The link from post #31 for and sd card image of ms-dos 6.22 came up finally and I was able to download it here. I imaged it to my sd cards, both a 2GB and 32GB card and they both seem to work. They hang on "Starting MS-DOS..." No luck yet.

If you had an MS-DOS 5 or later floppy handy I'd suggest that booting that and running "fdisk /mbr" *might* fix it. But it is worth noting that that image is specifically aimed at 486+ era PCs, not XTs, and the BIOSes of those machines might be doing LBA translation differently from XUB.
 
On the 1000's there just isn't that much exotic anything on the motherboard. So, it kind of stands to reason that the boot glitch must originate in the BIOS. Perhaps someone who has the wherewithal could download the 1000 BIOS and see what's going on with that Tandy only DOS glitch. One would think that down through the years a patch or hack would have surfaced for that.
 
On the 1000's there just isn't that much exotic anything on the motherboard.

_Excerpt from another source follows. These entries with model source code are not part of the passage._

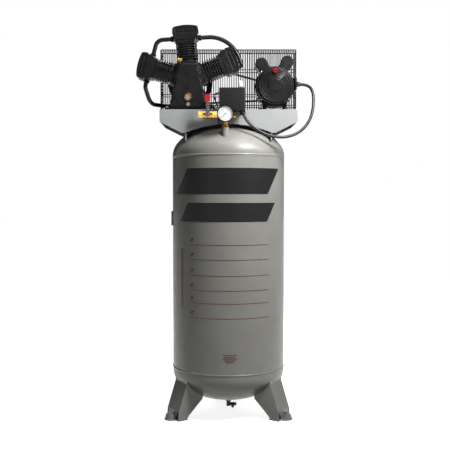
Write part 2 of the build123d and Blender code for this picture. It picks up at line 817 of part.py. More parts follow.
def bent_tube(points, radii, outer, inner):
    """Round tube along straight runs joined by tangent bends."""
    with BuildLine() as route:
        FilletPolyline(*points, radius=radii)
    start = route.line @ 0
    heading = route.line % 0
    with BuildSketch(Plane(origin=start, z_dir=heading)) as ring:
        Circle(outer)
        if inner > 0:
            Circle(inner, mode=Mode.SUBTRACT)
    sweep(ring.sketch, path=route.line)


def across(index):
    """Direction across one cylinder in the pump plane."""
    a = radians(CYLINDERS[index][0])
    return Vector(cos(a), 0, -sin(a))


def port(index, side, along, y):
    """Point at a sideways and a lengthwise distance in one cylinder's frame, at depth y."""
    a = radians(CYLINDERS[index][0])
    return Vector(PUMP_X, y, CRANK_Z) + across(index) * side + Vector(sin(a), 0, cos(a)) * along


def crossing(start, heading, other, other_heading):
    """Point where two lines of the pump plane meet."""
    gap = other - start
    slant = heading.X * other_heading.Z - heading.Z * other_heading.X
    return start + heading * ((gap.X * other_heading.Z - gap.Z * other_heading.X) / slant)


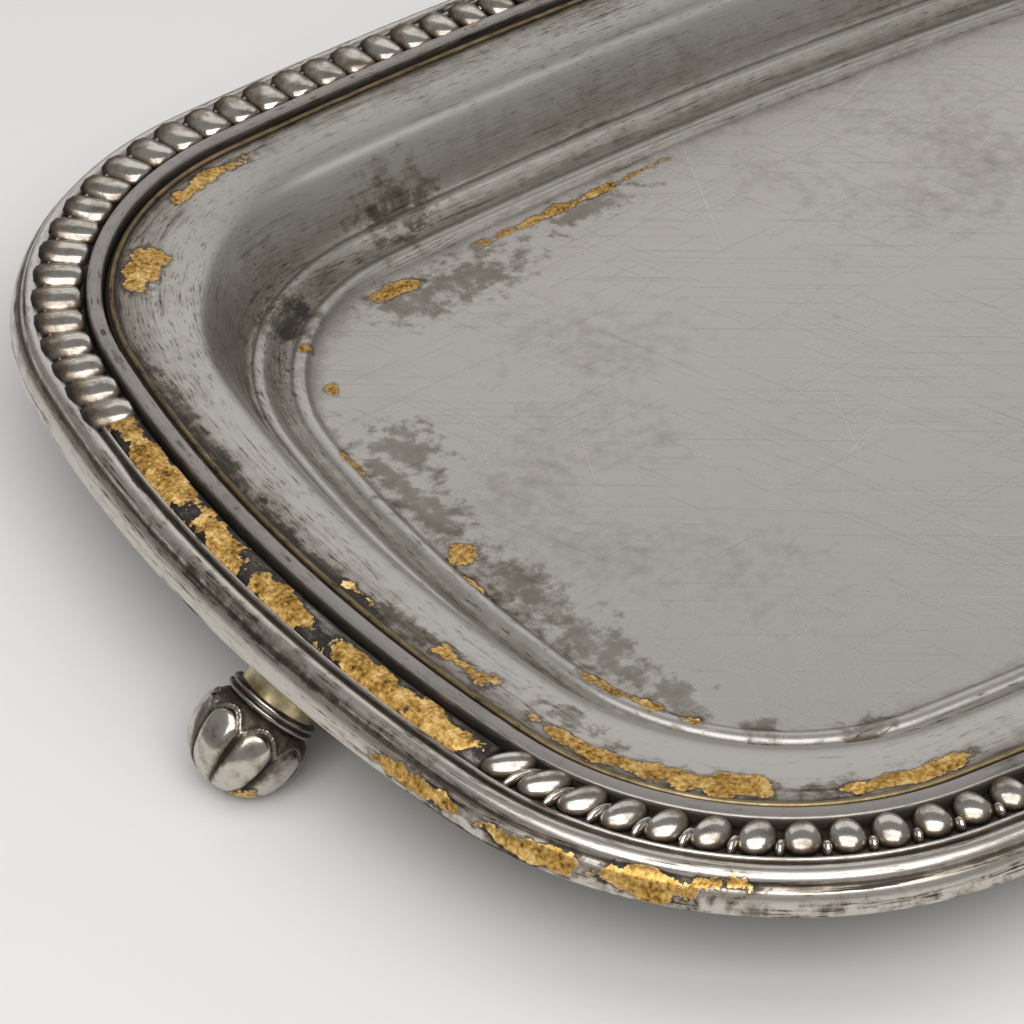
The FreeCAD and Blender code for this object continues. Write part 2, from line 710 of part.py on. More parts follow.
def make_foot_stud(label, foot):
    """A short stud with chamfered ends along the bud's axis."""
    body = new_body(label)
    start = "(sizes.bud_above - sizes.stud_in_bud)"
    pad = body.newObject("PartDesign::Pad", "stud")
    pad.Profile = circle_sketch(body, "stud_outline", "XY_Plane", start, ("0", "0"), "sizes.stud_radius")
    pad.setExpression("Length", "sizes.stud_in_bud + sizes.collar_thick + sizes.stud_in_neck")
    doc.recompute()
    rims = [
        f"Edge{number}" for number, edge in enumerate(pad.Shape.Edges, start=1)
        if isinstance(edge.Curve, Part.Circle)
    ]
    chamfer = body.newObject("PartDesign::Chamfer", "stud_ends")
    chamfer.Base = (pad, rims)
    chamfer.setExpression("Size", "sizes.stud_chamfer")
    body.Placement = bud_frame(foot)
    return body


def foot_placements():
    """One foot under each side; the end feet stand a little off the middle, in half-turn symmetry."""
    half_length = size("ridge_half_length")
    half_width = size("ridge_half_width")
    shift = size("end_foot_shift")
    sag = size("end_bow") - math.sqrt(size("end_bow")**2 - shift**2)
    spots = {
        "right": (half_length - sag, shift, 0),
        "back": (0, half_width, 90),
        "left": (-half_length + sag, -shift, 180),
        "front": (0, -half_width, 270),
    }
    axis = FreeCAD.Vector(0, 0, 1)
    return {
        side: FreeCAD.Placement(FreeCAD.Vector(x, y, 0), FreeCAD.Rotation(axis, turn))
        for side, (x, y, turn) in spots.items()
    }


# --- build, check and write ---------------------------------------------------------------------

nodes = [
    make_tray_body(),
    make_rim_moulding(),
    make_rim_wire(),
    make_ridge_wire(),
    make_fillet_wire(),
    make_bead_strip("bead_strip_back", 0),
    make_bead_strip("bead_strip_front", 180),
    make_end_panel("end_panel_right", 0),
    make_end_panel("end_panel_left", 180),
]
for side, foot in foot_placements().items():
    nodes.append(make_foot_bud(f"foot_bud_{side}", foot))
    nodes.append(make_foot_collar(f"foot_collar_{side}", foot))
    nodes.append(make_foot_bracket(f"foot_bracket_{side}", foot))
    nodes.append(make_foot_stud(f"foot_stud_{side}", foot))
doc.recompute()

for item in doc.Objects:
    if "Invalid" in item.State or "Error" in item.State:
        raise RuntimeError(f"{item.Name}: {item.getStatusString()}")
for node in nodes:
    if node.Shape.isNull() or not node.Shape.isValid():
        raise RuntimeError(f"{node.Label} has no valid shape")

os.makedirs("parts", exist_ok=True)
for node in nodes:
    node.Shape.exportStep(f"parts/{node.Label}.step")
    print(f"{node.Label}: {len(node.Shape.Solids)} solid(s), {node.Shape.Volume:.1f} mm3")
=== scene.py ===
import math
import random

import bmesh
import bpy
from mathutils import Matrix, Vector


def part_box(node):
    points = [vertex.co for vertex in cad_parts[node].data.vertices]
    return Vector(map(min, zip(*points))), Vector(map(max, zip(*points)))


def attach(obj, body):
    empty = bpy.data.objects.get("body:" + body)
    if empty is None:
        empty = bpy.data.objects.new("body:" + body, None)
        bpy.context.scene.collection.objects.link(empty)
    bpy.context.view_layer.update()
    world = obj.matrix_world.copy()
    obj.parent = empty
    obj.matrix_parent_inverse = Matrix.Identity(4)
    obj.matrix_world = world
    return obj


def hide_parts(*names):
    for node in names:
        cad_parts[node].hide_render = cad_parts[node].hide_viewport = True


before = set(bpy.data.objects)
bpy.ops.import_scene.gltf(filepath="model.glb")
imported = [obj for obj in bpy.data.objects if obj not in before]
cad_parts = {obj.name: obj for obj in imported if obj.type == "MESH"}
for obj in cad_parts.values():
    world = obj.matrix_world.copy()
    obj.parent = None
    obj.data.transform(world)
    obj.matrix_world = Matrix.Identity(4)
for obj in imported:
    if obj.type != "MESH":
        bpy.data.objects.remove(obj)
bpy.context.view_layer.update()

# --- Drawn sheet ---------------------------------------------------------------------------------
# The tray itself: one brass sheet drawn in a press to a stepped well with a sloping border, plated
# with silver, and worn since. Its flange runs out flat under the rim moulding, which hides it.

MM = 0.001
RIDGE_FOOT = 2 * MM
END_BOW = 210 * MM
SIDE_BOW = 713 * MM
CORNER = 38.5 * MM
SHEET_THICK = 0.8 * MM
FLOOR_INSET = 23 * MM
WELD = 0.002 * MM
ridge_low, ridge_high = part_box("ridge_wire")
CREST = ridge_high.z
HALF_LENGTH = ridge_high.x - RIDGE_FOOT / 2
HALF_WIDTH = ridge_high.y - RIDGE_FOOT / 2

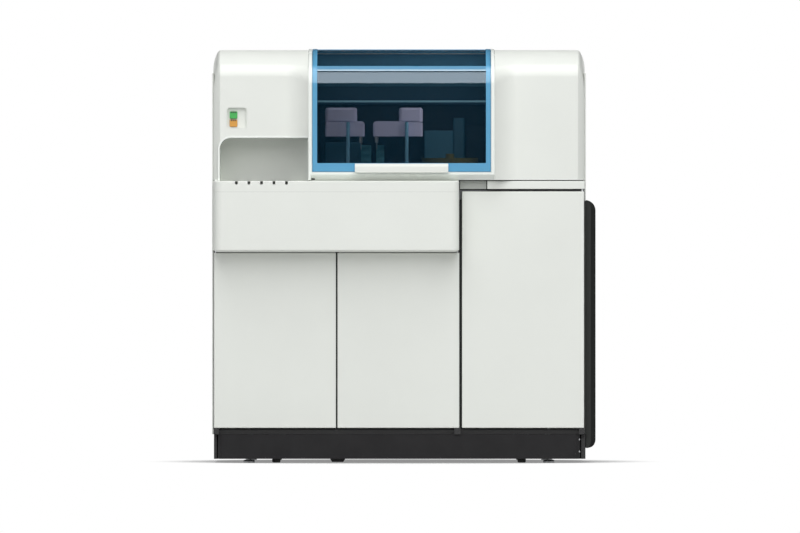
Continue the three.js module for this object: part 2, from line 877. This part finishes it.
function makeCovers() {
  const leftShell = cut(
    coverSolid(-1, 0, coverBottom, coverBackY, 0),
    coverSolid(-1, sheet, coverBottom - overrun, coverBackY + overrun, overrun),
  );
  const frontBand = [surroundFrontY - overrun, frontY + cover.cornerRadius + sheet];
  const mouth = block(
    [alcoveRight, surroundLeft + overrun],
    frontBand,
    [coverBottom - overrun, coverBottom + alcoveHeight + fit],
  );
  const pocketMouth = prism(
    'y',
    rounded(
      [pocketLeft - fit, pocketRight + fit],
      [pocketBottom - fit, pocketTop + fit],
      pocket.radius + fit,
    ),
    ...frontBand,
  );
  const alcoveMouth = prism('y', alcoveOutline(sheet + fit), ...frontBand);
  const coverLeft = cut(leftShell, alcoveMouth, mouth, pocketMouth);
  piece('upper_cover_left', coverLeft, colors.shell, 0.4);

  const coverRight = cut(
    coverSolid(1, 0, coverBottom, coverBackY, 0),
    coverSolid(1, sheet, coverBottom - overrun, coverBackY + overrun, overrun),
  );
  piece('upper_cover_right', coverRight, colors.shell, 0.4);

  const depth = [surroundFrontY - overrun, alcoveBackY + sheet];
  const linerOuter = prism('y', alcoveOutline(sheet), ...depth);
  const linerInner = prism('y', alcoveOutline(0), depth[0] - overrun, alcoveBackY);
  const floorCut = block(
    [alcoveLeft, alcoveRight],
    [depth[0] - overrun, alcoveBackY],
    [ledgeTop - overrun, coverBottom + overrun],
  );
  const coverEnvelope = coverSolid(-1, -alcove.lip, ledgeTop, coverBackY, 0);
  const liner = cut(linerOuter.intersect(coverEnvelope), linerInner, floorCut);
  piece('alcove_liner', liner, colors.grey, 0.5);
}

function buttonMiddles() {
  const x = pocketLeft + button.left;
  return [
    ['green_button', x, pocketTop - pocketHeight * button.greenShare, colors.green],
    ['orange_button', x, pocketTop - pocketHeight * button.orangeShare, colors.orange],
  ];
}

function makeButtons() {
  const floorY = frontY + pocket.depth;
  let panel = prism(
    'y',
    rounded([pocketLeft, pocketRight], [pocketBottom, pocketTop], pocket.radius),
    frontY,
    floorY + pocket.wall,
  );
  panel = panel.subtract(prism(
    'y',
    rounded(
      [pocketLeft + pocket.wall, pocketRight - pocket.wall],
      [pocketBottom + pocket.wall, pocketTop - pocket.wall],
      pocket.radius - pocket.wall,
    ),
    frontY - overrun,
    floorY,
  ));
  const frontOfButton = floorY - button.proud;
  const flangeY = floorY + pocket.wall + fit;
  const reach = buttonGap * button.flangeShare;
  for (const [name, x, top, color] of buttonMiddles()) {
    const span = [x, x + button.width];
    const height = [top - buttonHeight, top];
    const grow = ([low, high], by) => [low - by, high + by];
    panel = panel.subtract(prism(
      'y',
      rounded(grow(span, runningGap), grow(height, runningGap), button.radius + runningGap),
      floorY - overrun,
      floorY + pocket.wall + overrun,
    ));
    let cap = join(
      prism('y', rounded(span, height, button.radius), frontOfButton, flangeY + button.flangeThickness),
      block(grow(span, reach), [flangeY, flangeY + button.flangeThickness], grow(height, reach)),
    );
    for (const shift of [-1, 0, 1]) {
      const middle = x + button.width / 2 + shift * button.notchPitch;
      cap = cap.subtract(block(
        [middle - button.notchWidth / 2, middle + button.notchWidth / 2],
        [frontOfButton - overrun, frontOfButton + button.notchDepth],
        [top - button.notchHeight, top + overrun],
      ));
    }
    piece(name, cap, color, 0.45);
  }
  piece('button_panel', panel, colors.shell, 0.4);
}

function makeSurround() {
  const ends = [];
  for (let step = 0; step <= arcSteps; step += 1) {
    const angle = Math.PI / 2 * step / arcSteps;
    const inset = surround.edgeRadius * (1 - Math.sin(angle));
    ends.push({
      depth: surround.edgeRadius * (1 - Math.cos(angle)),
      outline: hoodOutline(surroundHood, inset, coverBottom, coverBackY),
    });
  }
  const sections = [
    ...ends.map(({ depth, outline }) => ({ at: surroundLeft + depth, outline })),
    ...ends.map(({ depth, outline }) => ({ at: surroundRight - depth, outline })).reverse(),
  ];
  const inside = [surroundLeft - overrun, surroundRight + overrun];
  const hollow = hoodBlock(surround.band, inside, coverBottom - overrun, coverBackY + overrun);
  const seatBackY = hingeY + hatch.thickness / 2 + hatch.gap;
  const recess = hoodLayer(
    -overrun,
    hatch.thickness + hatch.gap,
    [hatchLeft - hatch.gap, hatchRight + hatch.gap],
    hatchBottom - hatch.gap,
    seatBackY,
  );
  const opening = block(
    [hatchLeft + hatch.seat, hatchRight - hatch.seat],
    [surroundFrontY - overrun, seatBackY],
    [hatchBottom + hatch.seat, cabinet.height + overrun],
  );
  const groove = block(
    inside,
    [surroundFrontY - overrun, surroundFrontY + sillGroove.depth],
    [coverBottom + sillGroove.up, coverBottom + sillGroove.up + sillGroove.height],
  );
  const rodHole = rod(
    'x',
    [hingeY, hingeZ],
    hatch.hingeRodRadius + fit,
    hatchLeft - hatch.rodSeat - fit,
    hatchRight + hatch.rodSeat + fit,
  );
  const surroundSolid = cut(loft('x', sections), hollow, recess, opening, groove, rodHole);
  piece('window_surround', surroundSolid, colors.white, 0.35);
}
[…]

So, it kind of stands to reason that the boot glitch must originate in the BIOS. Perhaps someone who has the wherewithal could download the 1000 BIOS and see what's going on with that Tandy only DOS glitch. One would think that down through the years a patch or hack would have surfaced for that.

What Tandy only glitch are you talking about?
 
I thought we were talking about the Tandy only blessed DOS for the 1000?

… wait, the thing that the Tandy 1000 versions of DOS complain if you try to run them on something else? The 1000 BIOS has Tandy specific strings in it, I’m sure the boot loader just looks for them.